Nobel Peace Prize-winning Archbishop Desmond Tutu dies aged 90

Nobel Peace Prize-winning Archbishop Desmond Tutu dies aged 90

Archbishop Desmond Tutu, a Nobel Peace Prize laureate who helped end apartheid in South Africa, has died at the age of 90.

South Africa's President Cyril Ramaphosa announced his death in a statement to the media early Sunday.

“President Ramaphosa expresses his heartfelt condolences to MAM Leah Tutu, the Tutu family, the board and staff of the Desmond and Leah Tutu Legacy Foundation, the Elders and Nobel Laureate Group, and the friends, comrades and associates nationally and globally of the iconic spiritual leader, anti-apartheid activist and global human rights campaigner.”

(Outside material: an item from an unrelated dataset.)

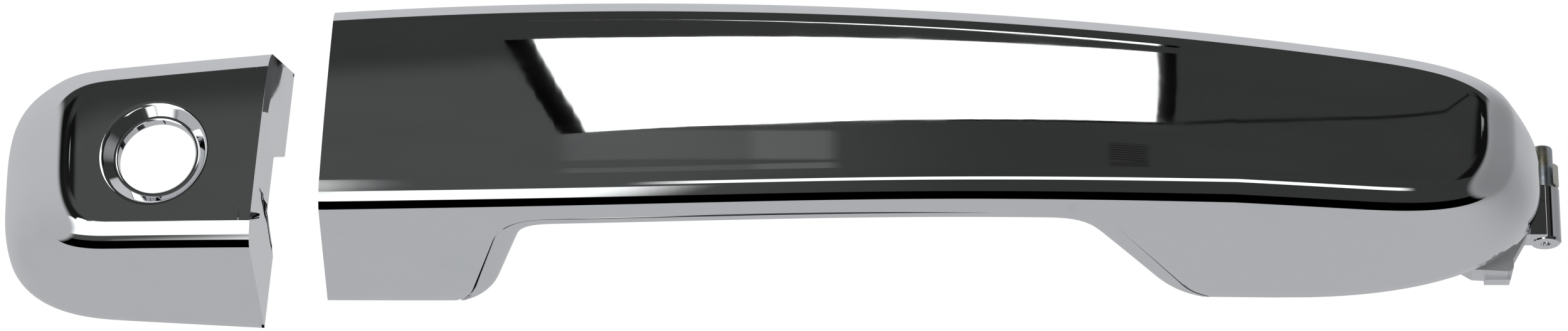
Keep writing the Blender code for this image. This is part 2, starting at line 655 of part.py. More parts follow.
def make_bell_crank():
    """A hub on the axle, a long arm down to the hook and a short arm that works the latch rod."""
    hub = [(0, HUB_RADIUS), (0.0090, HUB_RADIUS)]
    crank = turned("bell_crank", (-0.0705, CRANK_Y, CRANK_Z), (1, 0, 0), hub, NYLON)
    down = plate("crank_down", bar_outline(
        (CRANK_Y, CRANK_Z), crank_point(CRANK_ARM + 0.0010, SHOE_DEGREES), 0.0022), "YZ", (-0.0704, -0.0680))
    peg = turned("crank_peg", (-0.0690, *crank_point(CRANK_ARM, SHOE_DEGREES)), (1, 0, 0),
                 [(0, 0.0012), (0.0050, 0.0012)], steps=12)
    rod_arm = plate("crank_rod_arm", bar_outline(
        (CRANK_Y, CRANK_Z), crank_point(ROD_REACH, ROD_DEGREES), 0.0026), "YZ", (-0.0645, -0.0616))
    eye = turned("crank_eye", (-0.0645, *crank_point(ROD_REACH, ROD_DEGREES)), (1, 0, 0),
                 [(0, 0.0042), (0.0029, 0.0042)])
    tray = box("crank_tray", (-0.0704, -0.0655), (CRANK_Y + 0.0025, CRANK_Y + 0.0140),
               (CRANK_Z - 0.0012, CRANK_Z + 0.0008))
    join(crank, down, peg, rod_arm, eye, tray)
    crank_axis = turned("crank_bore", (-0.0800, CRANK_Y, CRANK_Z), (1, 0, 0),
                        [(0, AXLE_RADIUS + GAP), (0.030, AXLE_RADIUS + GAP)])
    eye_bore = turned("crank_eye_bore", (-0.0700, *crank_point(ROD_REACH, ROD_DEGREES)), (1, 0, 0),
                      [(0, 0.0029), (0.020, 0.0029)])
    cut(crank, crank_axis, eye_bore)
    return crank


def bushed(name, x, centre, radius, bore, finish, steps=20):
    """A ring between two values of x, turned about an axis along X."""
    length = x[1] - x[0]
    ring = turned(name, (x[0], *centre), (1, 0, 0), [(0, radius), (length, radius)], finish, steps)
    through = [(0, bore), (length + 0.002, bore)]
    cut(ring, turned(name + "_bore", (x[0] - 0.001, *centre), (1, 0, 0), through, steps=steps))
    return ring


def make_lever_pin():
    """The bell crank's axle, with a head at one end and a groove for its clip at the other."""
    return turned("lever_pin", (EARS[0][0] - 0.0012, CRANK_Y, CRANK_Z), (1, 0, 0), [
        (0, 0.0024), (0.0002, 0.0030), (0.0009, 0.0030), (0.0009, AXLE_RADIUS), (0.0218, AXLE_RADIUS),
        (0.0218, 0.0013), (0.0228, 0.0013), (0.0228, AXLE_RADIUS), (0.0235, AXLE_RADIUS - 0.0004)],
        STEEL, steps=20)


def make_lever_pin_clip():
    start = EARS[0][0] - 0.0012 + 0.0220
    span, outer, inner = (start, start + 0.0006), 0.0036, 0.0016
    clip = bushed("lever_pin_clip", span, (CRANK_Y, CRANK_Z), outer, inner, SPRING_STEEL)
    mouth = (CRANK_Y - 0.0010, CRANK_Y + 0.0010)
    cut(clip, box("lever_pin_clip_mouth", (start - 0.001, start + 0.002), mouth, (CRANK_Z - 0.0060, CRANK_Z)))
    return clip


def make_return_spring():
    """Three turns about the axle and a leg that rests on the frame's plate."""
    radius, wire, turns, start_x, end_x = 0.0033, 0.00042, 3.25, -0.0746, -0.0713
    first = math.radians(180)
    count = int(turns * 12)
    coil = []
    for k in range(count + 1):
        angle = first - math.tau * turns * k / count
        x = start_x + (end_x - start_x) * k / count
        coil.append((x, CRANK_Y + radius * math.cos(angle), CRANK_Z + radius * math.sin(angle)))
    frame_leg = [(start_x, PLATE[1] + 0.0009, CRANK_Z - 0.0125),
                 (start_x, CRANK_Y - radius, CRANK_Z - 0.0020)]
    return tube("return_spring", frame_leg + coil, wire, SPRING_STEEL)


def make_pads():
    plate("rear_pad", rounded([
        (-0.0757, -0.0268, 0.0030), (-0.0585, -0.0268, 0.0050), (-0.0585, 0.0112, 0.0050),
        (-0.0748, 0.0112, 0.0030)], 3), "XZ", PAD_Y, RUBBER, holes=(rounded([
            (-0.0733, -0.0232, 0.0015), (-0.0612, -0.0232, 0.0015), (-0.0612, 0.0070, 0.0015),
            (-0.0733, 0.0070, 0.0015)], 2),))
    loops = []
    for inset, start_x in ((0.0022, 0.0790), (0.0058, 0.0826)):
        rows = [row for row in pad_rows(GRIP_FORM, inset) if row[0].x > start_x + 0.0005]
        low, high = rows[0]
        outline = [(start_x, low.z)] + [(low.x, low.z) for low, _ in rows]
        outline += [(high.x, high.z) for _, high in reversed(rows[:-1])] + [(start_x, high.z)]
        loops.append(outline)
    plate("front_pad", loops[0], "XZ", PAD_Y, RUBBER, holes=loops[1:])
    outer_edge = [(low.x, low.z) for low, _ in pad_rows(CAP_FORM, 0.0022)]
    inner_edge = [(low.x, low.z) for low, _ in pad_rows(CAP_FORM, 0.0048)]
    plate("cap_pad", outer_edge + inner_edge[::-1], "XZ", PAD_Y, RUBBER)


def pad_rows(form, inset):
    return form_ring(form, inset, inset, lambda x: BACK_Y)


def make_stop_buffers():
    for name, x in (("stop_buffer_rear", (-0.0778, -0.0742)), ("stop_buffer_front", (-0.0592, -0.0556))):
        box(name, x, (PLATE[1] + GAP, PLATE[1] + GAP + 0.0015), (-0.0115, -0.0072), RUBBER, edge=0.0003)


def make_pivot_clip():
    """An open clip round the hinge pin, on a block against the frame's tongue."""
    half_mouth = PIN_RADIUS - 0.0003
    height = CLIP_Z[1] - CLIP_Z[0]
    clip = turned("pivot_clip", (PIVOT.x, PIVOT.y, CLIP_Z[0]), (0, 0, 1),
                  [(0, CLIP_RADIUS), (height, CLIP_RADIUS)], ACETAL)
    block = box("pivot_clip_block", (PIVOT.x - 0.0022, PIVOT.x + 0.0018), (PIVOT.y + 0.0024, TONGUE_Y - GAP),
                CLIP_Z)
    join(clip, block)
    bore = PIN_RADIUS + GAP
    cut(clip, turned("pivot_clip_bore", (PIVOT.x, PIVOT.y, -0.020), (0, 0, 1), [(0, bore), (0.040, bore)]))
    mouth = (PIVOT.x - half_mouth, PIVOT.x + half_mouth)
    cut(clip, box("pivot_clip_mouth", mouth, (PIVOT.y - 0.010, PIVOT.y), (-0.020, 0.020)))
    return clip


def make_lever_small_parts():
    shoe = crank_point(CRANK_ARM, SHOE_DEGREES)
    eye = crank_point(ROD_REACH, ROD_DEGREES)
    bushed("lever_shoe", (-0.0677, -0.0642), shoe, SHOE_RADIUS, 0.0015, ACETAL)
    bushed("rod_bush", (-0.0648, -0.0613), eye, 0.0026, 0.0015, ACETAL)
    box("counterweight", (-0.0703, -0.0656), (CRANK_Y + 0.0046, CRANK_Y + 0.0138),
        (CRANK_Z + 0.0011, CRANK_Z + 0.0056), ZINC, edge=0.0004)


def hang_on(name, place, nodes):
    """An empty on a joint's axis, with the pieces of that body as its children."""
    axis = bpy.data.objects.new(name, None)
    axis.location = place
    PARTS.objects.link(axis)
    bpy.context.view_layer.update()
    for node in nodes:
        child = bpy.data.objects[node]
        child.parent = axis
        child.matrix_parent_inverse = axis.matrix_world.inverted()


def build():
    make_outer_shell()
    make_back_shell()
    make_stiffener()
    make_pull_arm()
    make_hinge_arm()
    make_hinge_pin()
    for name, (x, z) in SCREW_PLACES.items():
        make_screw(name, x, z)
    make_lock_cap()
    make_cap_carrier()
    make_cap_screw()
    make_latch_spring()
    make_frame()
    for name, (x, z) in MOUNT_SCREWS.items():
        make_mount_screw(name, x, z)
    make_pads()
    make_stop_buffers()
    make_pivot_clip()
    make_bell_crank()
    make_lever_small_parts()
    make_lever_pin()
    make_lever_pin_clip()
    make_return_spring()
    hang_on("grip_axis", PIVOT, [
        "grip_outer_shell", "grip_back_shell", "grip_stiffener", "pull_arm", "hinge_arm", "hinge_pin",
        *SCREW_PLACES])
    hang_on("lever_axis", (ARM_X, CRANK_Y, CRANK_Z), [
        "bell_crank", "counterweight", "lever_shoe", "rod_bush"])
    hang_on("cap_axis", (CAP_FRONT_X[0], 0, CAP_MID_Z), [
        "lock_cap", "cap_carrier", "cap_pad", "cap_latch_spring", "cap_screw"])


build()
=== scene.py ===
# %% [markdown]
# # A chromed pull handle for a car door
#
# The handle has two chromed mouldings that a person sees: a bowed grip and a small cap round the key
# hole. Behind them are a hinge, a frame and a sprung bell crank. This lesson gives them their looks:
# fine surfaces for the mouldings, rounded edges for the works behind, and a finish for every piece.

import json

import bmesh
import bpy
import numpy as np
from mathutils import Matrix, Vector


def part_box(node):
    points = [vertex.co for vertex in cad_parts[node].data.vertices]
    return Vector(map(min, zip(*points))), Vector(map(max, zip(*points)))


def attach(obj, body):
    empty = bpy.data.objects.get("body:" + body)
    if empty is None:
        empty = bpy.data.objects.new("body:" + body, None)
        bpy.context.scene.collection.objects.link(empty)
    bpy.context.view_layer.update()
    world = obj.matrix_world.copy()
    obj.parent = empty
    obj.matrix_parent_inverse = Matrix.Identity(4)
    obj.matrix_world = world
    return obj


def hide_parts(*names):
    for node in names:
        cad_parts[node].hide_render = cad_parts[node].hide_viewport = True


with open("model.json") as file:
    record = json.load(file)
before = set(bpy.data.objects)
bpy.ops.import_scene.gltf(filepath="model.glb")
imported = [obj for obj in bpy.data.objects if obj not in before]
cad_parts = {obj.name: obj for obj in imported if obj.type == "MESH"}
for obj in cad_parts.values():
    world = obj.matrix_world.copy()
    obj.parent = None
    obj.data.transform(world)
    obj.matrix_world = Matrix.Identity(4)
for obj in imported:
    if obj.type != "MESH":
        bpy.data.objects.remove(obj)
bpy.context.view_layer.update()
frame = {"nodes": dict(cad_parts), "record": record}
nodes = frame["nodes"]

# %% [markdown]
# ## Shader sums as sentences
#
# A finish is a sum: a bit of noise times a depth, plus a scratch, and so on. Wiring each Math node by
# hand hides that sum. A small class can hold one socket and turn Python's own signs into Math nodes,
# so that `0.04 + 0.06 * smudge` reads as what it means. One method makes every other kind of node.


# %% A socket that can be added and multiplied
class Wire:
    """One output socket in a node tree. Signs between wires and numbers add Math nodes."""

    def __init__(self, tree, socket=None):
        self.tree, self.socket = tree, socket

    def node(self, kind, settings=None, sockets=None, output=0):
        """Adds a node: its settings first, then values or wires for its sockets."""
        made = self.tree.nodes.new(kind)
        for key, value in (settings or {}).items():
            setattr(made, key, value)
        for key, value in (sockets or {}).items():
            if isinstance(value, Wire):
                self.tree.links.new(value.socket, made.inputs[key])
            else:
                made.inputs[key].default_value = value
        return Wire(self.tree, made.outputs[output] if made.outputs else None)

    def math(self, operation, first, second=0.0):
        return self.node("ShaderNodeMath", {"operation": operation}, {0: first, 1: second})

    def __add__(self, other):
        return self.math("ADD", self, other)

    def __sub__(self, other):
        return self.math("SUBTRACT", self, other)

    def __rsub__(self, other):
        return self.math("SUBTRACT", other, self)

    def __mul__(self, other):
        return self.math("MULTIPLY", self, other)

    __radd__, __rmul__ = __add__, __mul__

    def ramp(self, low, high):
        """0 below `low`, 1 above `high` and a smooth step between."""
        settings = {"interpolation_type": "SMOOTHSTEP"}
        return self.node("ShaderNodeMapRange", settings, {"Value": self, "From Min": low, "From Max": high})

    def mixed(self, first, second):
        """A colour between two, by this wire's value."""
        pick = {"Factor": self, 6: first, 7: second}
        return self.node("ShaderNodeMix", {"data_type": "RGBA"}, pick, output=2)

    def noise(self, scale, detail=2.0, stretch=(1.0, 1.0, 1.0)):
        """Cloudy noise, `scale` swings to the metre, from places on the object."""
        place = self.node("ShaderNodeTexCoord", output=3)
        place = self.node("ShaderNodeMapping", None, {"Vector": place, "Scale": stretch})
        return self.node("ShaderNodeTexNoise", None, {"Vector": place, "Scale": scale, "Detail": detail})

    def cells(self, scale, output=0, stretch=(1.0, 1.0, 1.0)):
        """Cells of random size: output 0 is the distance to the middle, 1 a colour for each."""
        place = self.node("ShaderNodeTexCoord", output=3)
        place = self.node("ShaderNodeMapping", None, {"Vector": place, "Scale": stretch})
        return self.node("ShaderNodeTexVoronoi", None, {"Vector": place, "Scale": scale}, output=output)

    def bump(self, height, depth):
        """A normal from a height: `depth` metres between height 0 and height 1."""
        return self.node("ShaderNodeBump", None, {"Height": height, "Strength": 1.0, "Distance": depth})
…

"Archbishop Emeritus Desmond Tutu's passing is another chapter of bereavement in our nation's farewell to a generation of outstanding South Africans who have bequeathed us a liberated SA," Ramaphosa continued.

“Desmond Tutu was a patriot without equal; a leader of principle and pragmatism who gave meaning to the biblical insight that faith without works is dead."

Tutu was diagnosed with prostate cancer in the late 1990s, and he has been hospitalized several times in the last few years for infections related to his cancer treatment.

Tutu was awarded the Nobel Peace Prize in 1984 for his nonviolent resistance to apartheid.

He saw the regime come to an end a decade later, and he chaired a Truth and Reconciliation Commission tasked with uncovering atrocities committed during those dark days.